*INSTRUCTIONS FOR THE TASK:* Print exactly the part opening with the line containing "ROD_SLOPE = (LIFT_ARM_END[0]" and closing with the line containing "bpy.context.scene.collection.objects.link(empty)", with both of those lines included.
* * * * *
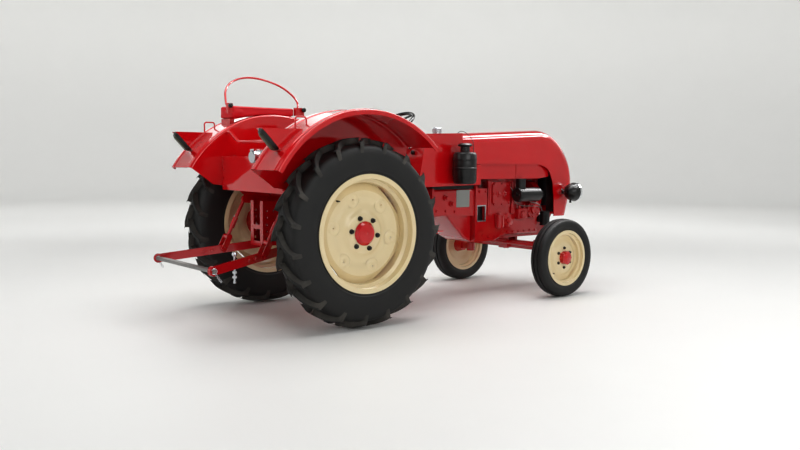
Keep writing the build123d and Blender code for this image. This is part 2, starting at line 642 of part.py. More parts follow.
TAIL_LAMP_TIP = (-713, 1262)
PAD_UNDER = ((-342, 1362), (-120, 1396))
WALL_FOOT = [(-643, 985), (-510, 900), (-340, 877), (-245, 800), (300, 800), (560, 900), (555, 1165)]
for side, sign in SIDES:
    wall = sorted((sign * FENDER_INNER_Y, sign * (FENDER_INNER_Y + FENDER_SHEET)))
    with BuildPart() as fender:
        add(fender_shell(sign))
        with BuildSketch(Plane.XZ.offset(-wall[1])):
            with BuildLine():
                crown = ThreePointArc(arc_point(WALL_TOP_R, FENDER_START), arc_point(WALL_TOP_R, 97),
                                      arc_point(WALL_TOP_R, FENDER_END))
                foot = [(fore(x), z) for x, z in WALL_FOOT]
                Polyline(crown @ 1, *foot[1:-1], crown @ 0)
            make_face()
        extrude(amount=FENDER_SHEET)
        handle_y = sign * 615
        tube_path([(fore(-476), handle_y, TAIL_LAMP_TIP[1]), (fore(-476), handle_y, 1336),
                   (fore(-397), handle_y, 1336), (fore(-397), handle_y, 1270)], 18, 5)
        if side == "left":
            (rear_x, rear_z), (front_x, front_z) = PAD_UNDER
            rise = (front_z - rear_z) / (front_x - rear_x)
            rear_top, front_top = rear_z + 7 * rise, rear_z + 42 * rise
            side_plate([(-335, rear_top), (-300, front_top), (-300, 1330), (-335, 1315)], 500, 630)
    fender.part.label = f"fender_{side}"
    export_step(fender.part, f"parts/fender_{side}.step")

with BuildPart() as rear_deck:
    edge = FENDER_INNER_Y
    block((-436, -430), (-edge, edge), (860, 1095))
    block((-430, 60), (-edge, edge), (1089, 1095))
    for side, sign in SIDES:
        block((-436, -300), (sign * (edge - 6), sign * edge), (860, 1095))
    tube_path([(fore(-400), -edge, 1262), (fore(-400), -360, 1262), (fore(-424), -200, 1192),
               (fore(-424), 200, 1192), (fore(-400), 360, 1262), (fore(-400), edge, 1262)], 60, 11)
rear_deck.part.label = "rear_deck"
export_step(rear_deck.part, "parts/rear_deck.step")

with BuildPart() as footplates:
    for side, sign in SIDES:
        block((300, 900), (sign * 150, sign * FENDER_INNER_Y), (560, 566))
footplates.part.label = "footplates"
export_step(footplates.part, "parts/footplates.step")

SEAT_SPAN = ((20, 420), (-220, 220), (1130, 1340))
SEAT_SHEET = 6
with BuildPart() as driver_seat:
    block(*SEAT_SPAN)
    fillet(driver_seat.edges().filter_by(Axis.Z), 110)
    fillet(driver_seat.edges().group_by(Axis.Z)[0], 60)
    offset(amount=-SEAT_SHEET, openings=driver_seat.faces().sort_by(Axis.Z)[-1])
    side_plate([(90, 1400), (160, 1230), (230, 1186), (430, 1168), (430, 1400)], -240, 240, Mode.SUBTRACT)
driver_seat.part.label = "driver_seat"
export_step(driver_seat.part, "parts/driver_seat.step")

with BuildPart() as seat_support:
    side_plate([(60, 1095), (100, 1130), (340, 1130), (420, 790), (380, 790), (300, 1095)], -30, 30)
seat_support.part.label = "seat_support"
export_step(seat_support.part, "parts/seat_support.step")

with BuildPart() as passenger_pad:
    side_plate([(-342, 1450), (178, 1450), (178, 1392), (0, 1405), PAD_UNDER[1], PAD_UNDER[0]], 450, 650)
passenger_pad.part.label = "passenger_pad"
export_step(passenger_pad.part, "parts/passenger_pad.step")

with BuildPart() as pad_brackets:
    block((-378, -342), (440, 470), (1400, 1470))
    block((178, 252), (440, 470), (1400, 1460))
pad_brackets.part.label = "pad_brackets"
export_step(pad_brackets.part, "parts/pad_brackets.step")

# X, Y and Z of the bow's corners and how wide each one bends.
BOW_ROUTE = [(-362, 470, 1456, 0), (-362, 506, 1456, 22), (-318, 606, 1612, 60), (-98, 684, 1697, 260),
             (150, 640, 1645, 180), (256, 536, 1525, 60), (236, 506, 1446, 22), (236, 470, 1446, 0)]
with BuildPart() as seat_bow:
    bends = [bend for x, y, z, bend in BOW_ROUTE[1:-1]]
    tube_path([(fore(x), y, z) for x, y, z, bend in BOW_ROUTE], bends, 8)
seat_bow.part.label = "seat_bow"
export_step(seat_bow.part, "parts/seat_bow.step")

TAIL_LAMP_FOOT = 138.5
with BuildPart() as tail_lamps:
    for side, sign in SIDES:
        with BuildSketch(Plane.XZ.offset(-max(sign * 562, sign * 638))):
            with BuildLine():
                seat_r = FENDER_R + 0.05
                front = 180 - math.degrees(math.asin((TAIL_LAMP_TIP[1] - REAR_TYRE_R) / seat_r))
                rear = TAIL_LAMP_FOOT
                seat = ThreePointArc(arc_point(seat_r, front), arc_point(seat_r, (front + rear) / 2),
                                     arc_point(seat_r, rear))
                Polyline(seat @ 1, (fore(TAIL_LAMP_TIP[0]), TAIL_LAMP_TIP[1]), seat @ 0)
            make_face()
        extrude(amount=76)
tail_lamps.part.label = "tail_lamps"
export_step(tail_lamps.part, "parts/tail_lamps.step")


# Rear linkage and hitch

PTO_Z = 720
PTO_R = 17.45
with BuildPart() as pto_shaft:
    bar((-262, 0, PTO_Z), (-180, 0, PTO_Z), PTO_R)
pto_shaft.part.label = "pto_shaft"
export_step(pto_shaft.part, "parts/pto_shaft.step")

HITCH_HOLE_PITCH = 46
with BuildPart() as hitch_frame:
    for side, sign in SIDES:
        block((-400, -180), (sign * 70, sign * 82), (500, 800))
        block((-400, -392), (sign * 44, sign * 82), (500, 800))
    block((-400, -180), (-70, 70), (500, 530))
    block((-400, -180), (-70, 70), (610, 640))
    for level in range(550, 780, HITCH_HOLE_PITCH):
        cross_bar(-370, level, -90, 90, 9, Mode.SUBTRACT)
    bar((-340, 0, 500), (-340, 0, 640), 16, Mode.SUBTRACT)
hitch_frame.part.label = "hitch_frame"
export_step(hitch_frame.part, "parts/hitch_frame.step")


def link_plane(sign):
    """The upright plane that a lower link lies in: local X runs from the pivot to the rear end."""
    pivot = Vector(fore(LINK_PIVOT[0]), sign * LINK_PIVOT[1], LINK_PIVOT[2])
    end = Vector(fore(LINK_END[0]), sign * LINK_END[1], LINK_END[2])
    along = end - pivot
    return Plane(origin=pivot, x_dir=along, z_dir=along.cross(Vector(0, 0, 1))), along.length


LINK_EYE_R = 31
LINK_BALL_R = 20
with BuildPart() as lower_links:
    for side, sign in SIDES:
        plane, length = link_plane(sign)
        with BuildSketch(plane):
            with Locations((length / 2, 0)):
                SlotCenterToCenter(length, 56)
        extrude(amount=7, both=True)
        with BuildSketch(plane):
            with Locations((length, 0)):
                Circle(LINK_EYE_R)
        extrude(amount=12, both=True)
        with Locations((fore(LINK_END[0]), sign * LINK_END[1], LINK_END[2])):
            Sphere(LINK_BALL_R + PLAY, mode=Mode.SUBTRACT)
        cross_bar(*LIFT_ROD_FOOT, sign * 237, sign * 314, PIN_R)
        cross_bar(LINK_PIVOT[0], LINK_PIVOT[2], sign * 120, sign * 190, 12 + PLAY, Mode.SUBTRACT)
lower_links.part.label = "lower_links"
export_step(lower_links.part, "parts/lower_links.step")

with BuildPart() as crossbar:
    block((-940, -904), (-385, 385), (400, 420))
    cross_bar(LINK_END[0], LINK_END[2], -432, 432, 10)
    for side, sign in SIDES:
        with Locations((fore(LINK_END[0]), sign * LINK_END[1], LINK_END[2])):
            Sphere(LINK_BALL_R)
crossbar.part.label = "crossbar"
export_step(crossbar.part, "parts/crossbar.step")

with BuildPart() as lift_arms:
    cross_bar(*LIFT_SHAFT, -262, 262, LIFT_SHAFT_R)
    for side, sign in SIDES:
        strap(LIFT_SHAFT, LIFT_ARM_END, 56, min(sign * 246, sign * 262), max(sign * 246, sign * 262))
        cross_bar(*LIFT_ARM_END, sign * 262, sign * 290, PIN_R)
lift_arms.part.label = "lift_arms"
export_step(lift_arms.part, "parts/lift_arms.step")

ROD_SLOPE = (LIFT_ARM_END[0] - LIFT_ROD_FOOT[0], LIFT_ARM_END[1] - LIFT_ROD_FOOT[1])
ROD_SLEEVE = (0.42, 0.62)
ROD_FORK = tuple(foot + 0.24 * step for foot, step in zip(LIFT_ROD_FOOT, ROD_SLOPE))
with BuildPart() as lift_rods:
    for side, sign in SIDES:
        y = sign * LIFT_ROD_Y
        bar((LIFT_ARM_END[0], y, LIFT_ARM_END[1]), (ROD_FORK[0], y, ROD_FORK[1]), 12)
        sleeve = [foot + share * step
                  for share in ROD_SLEEVE for foot, step in zip(LIFT_ROD_FOOT, ROD_SLOPE)]
        bar((sleeve[0], y, sleeve[1]), (sleeve[2], y, sleeve[3]), 18)
        cross_bar(*LIFT_ARM_END, sign * 265, sign * 286, 20)
        cross_bar(*ROD_FORK, sign * LIFT_FORK_Y[0][0], sign * LIFT_FORK_Y[1][1], 18)
        for inner, outer in LIFT_FORK_Y:
            strap(LIFT_ROD_FOOT, ROD_FORK, 40, min(sign * inner, sign * outer), max(sign * inner, sign * outer))
        cross_bar(*LIFT_ARM_END, sign * 260, sign * 292, PIN_R + PLAY, Mode.SUBTRACT)
        cross_bar(*LIFT_ROD_FOOT, sign * 233, sign * 318, PIN_R + 6, Mode.SUBTRACT)
lift_rods.part.label = "lift_rods"
export_step(lift_rods.part, "parts/lift_rods.step")
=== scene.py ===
# %% [markdown]
# # A restored farm tractor in the studio
# The solids of this tractor were modelled in a CAD program and packed with their joints. Here each of
# them gets its finish, and the pieces that need more than a plain solid, such as the tyres and the
# padded seat, are modelled again with mesh operators and put in the solid's place.
#
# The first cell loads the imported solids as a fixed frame. Everything is in metres: X points forward,
# Y to the tractor's left, Z up, and the floor is at Z = 0.

# %% The frame
import bpy
import bmesh
import math
from mathutils import Matrix, Vector


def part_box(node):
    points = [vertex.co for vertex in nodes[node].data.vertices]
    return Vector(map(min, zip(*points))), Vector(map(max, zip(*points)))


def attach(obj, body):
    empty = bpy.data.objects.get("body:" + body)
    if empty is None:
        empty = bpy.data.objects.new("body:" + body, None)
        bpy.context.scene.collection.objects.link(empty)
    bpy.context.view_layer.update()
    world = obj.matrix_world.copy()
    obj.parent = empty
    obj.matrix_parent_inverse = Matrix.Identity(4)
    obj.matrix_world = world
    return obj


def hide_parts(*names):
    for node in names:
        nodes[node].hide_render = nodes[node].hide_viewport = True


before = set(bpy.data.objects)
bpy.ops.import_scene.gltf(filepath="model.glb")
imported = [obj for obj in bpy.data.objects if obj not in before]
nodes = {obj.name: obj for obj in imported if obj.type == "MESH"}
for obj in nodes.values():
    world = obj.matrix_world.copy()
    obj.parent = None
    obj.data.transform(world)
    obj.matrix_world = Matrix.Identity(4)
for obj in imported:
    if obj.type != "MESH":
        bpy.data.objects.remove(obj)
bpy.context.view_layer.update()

print("solids in the frame:", len(nodes))

# %% [markdown]
# ## Helpers for materials
# A colour is written as the hex code that a screen shows. Blender's shaders work in linear light, so one
# function turns the code into linear numbers. A second small function adds a shader node together with
# its settings and its links, so that each material below reads as a short list of steps.

# %% Colours and nodes
def linear(hex_code):
    """Turns an sRGB hex code into the linear colour that the shaders use."""
    channels = [int(hex_code[i:i + 2], 16) / 255 for i in (1, 3, 5)]
    return [c / 12.92 if c <= 0.04045 else ((c + 0.055) / 1.055) ** 2.4 for c in channels] + [1.0]


def add_node(tree, kind, inputs=None, **settings):
    """Adds a node: settings are its properties, inputs its values or another node's output socket."""
    node = tree.nodes.new(kind)
    for name, value in settings.items():
        setattr(node, name, value)
    for name, value in (inputs or {}).items():
        if isinstance(value, bpy.types.NodeSocket):
            tree.links.new(value, node.inputs[name])
        else:
            node.inputs[name].default_value = value
    return node


def new_material(name):
    """An empty material with its output node; returns the material, its tree and the output."""
    material = bpy.data.materials.new(name)
    material.use_nodes = True
    material.node_tree.nodes.clear()
    output = add_node(material.node_tree, "ShaderNodeOutputMaterial")
    return material, material.node_tree, output


# %% [markdown]
# ## Sprayed enamel on sheet steel
# The bonnet, the fenders and most other panels are pressed sheet, sprayed with a glossy synthetic enamel.
# Under a clean highlight such a coat shows a faint waviness, called orange peel, a few millimetres wide.
# The same recipe serves for each colour of enamel, so it is a function with the colour as its argument.
# Castings wear the same paint over a rough skin, so for them the bump is finer and stronger.

# %% Enamel paints
def enamel(name, hex_code, shade_hex, roughness, coat, grain_mm=4.0, grain_height_mm=0.012):
    """Glossy paint: the colour drifts a little towards a shade, and the skin has a fine grain."""
    material, tree, output = new_material(name)
    place = add_node(tree, "ShaderNodeTexCoord").outputs["Object"]
    drift = add_node(tree, "ShaderNodeTexNoise", {"Vector": place, "Scale": 2.2, "Detail": 3.0})
    spread = add_node(tree, "ShaderNodeMapRange", {
        "Value": drift.outputs["Fac"], "From Min": 0.35, "From Max": 0.7, "To Min": 0.0, "To Max": 0.55})
    paint = add_node(tree, "ShaderNodeMix", {
        "Factor": spread.outputs["Result"], "A": linear(hex_code), "B": linear(shade_hex)}, data_type="RGBA")
    grain = add_node(tree, "ShaderNodeTexNoise", {
        "Vector": place, "Scale": 1000 / grain_mm, "Detail": 2.0, "Roughness": 0.5})
    bump = add_node(tree, "ShaderNodeBump", {
        "Height": grain.outputs["Fac"], "Strength": 1.0, "Distance": grain_height_mm / 1000})
    gloss = add_node(tree, "ShaderNodeMapRange", {
        "Value": drift.outputs["Fac"], "To Min": roughness * 0.8, "To Max": roughness * 1.35})
    shader = add_node(tree, "ShaderNodeBsdfPrincipled", {
        "Base Color": paint.outputs["Result"], "Roughness": gloss.outputs["Result"], "IOR": 1.5,
        "Coat Weight": coat, "Coat Roughness": 0.05, "Normal": bump.outputs["Normal"]})
    tree.links.new(shader.outputs["BSDF"], output.inputs["Surface"])
    return material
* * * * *
*RESULT OF THIS EXERCISE:*
ROD_SLOPE = (LIFT_ARM_END[0] - LIFT_ROD_FOOT[0], LIFT_ARM_END[1] - LIFT_ROD_FOOT[1])
ROD_SLEEVE = (0.42, 0.62)
ROD_FORK = tuple(foot + 0.24 * step for foot, step in zip(LIFT_ROD_FOOT, ROD_SLOPE))
with BuildPart() as lift_rods:
    for side, sign in SIDES:
        y = sign * LIFT_ROD_Y
        bar((LIFT_ARM_END[0], y, LIFT_ARM_END[1]), (ROD_FORK[0], y, ROD_FORK[1]), 12)
        sleeve = [foot + share * step
                  for share in ROD_SLEEVE for foot, step in zip(LIFT_ROD_FOOT, ROD_SLOPE)]
        bar((sleeve[0], y, sleeve[1]), (sleeve[2], y, sleeve[3]), 18)
        cross_bar(*LIFT_ARM_END, sign * 265, sign * 286, 20)
        cross_bar(*ROD_FORK, sign * LIFT_FORK_Y[0][0], sign * LIFT_FORK_Y[1][1], 18)
        for inner, outer in LIFT_FORK_Y:
            strap(LIFT_ROD_FOOT, ROD_FORK, 40, min(sign * inner, sign * outer), max(sign * inner, sign * outer))
        cross_bar(*LIFT_ARM_END, sign * 260, sign * 292, PIN_R + PLAY, Mode.SUBTRACT)
        cross_bar(*LIFT_ROD_FOOT, sign * 233, sign * 318, PIN_R + 6, Mode.SUBTRACT)
lift_rods.part.label = "lift_rods"
export_step(lift_rods.part, "parts/lift_rods.step")
=== scene.py ===
# %% [markdown]
# # A restored farm tractor in the studio
# The solids of this tractor were modelled in a CAD program and packed with their joints. Here each of
# them gets its finish, and the pieces that need more than a plain solid, such as the tyres and the
# padded seat, are modelled again with mesh operators and put in the solid's place.
#
# The first cell loads the imported solids as a fixed frame. Everything is in metres: X points forward,
# Y to the tractor's left, Z up, and the floor is at Z = 0.

# %% The frame
import bpy
import bmesh
import math
from mathutils import Matrix, Vector


def part_box(node):
    points = [vertex.co for vertex in nodes[node].data.vertices]
    return Vector(map(min, zip(*points))), Vector(map(max, zip(*points)))


def attach(obj, body):
    empty = bpy.data.objects.get("body:" + body)
    if empty is None:
        empty = bpy.data.objects.new("body:" + body, None)
        bpy.context.scene.collection.objects.link(empty)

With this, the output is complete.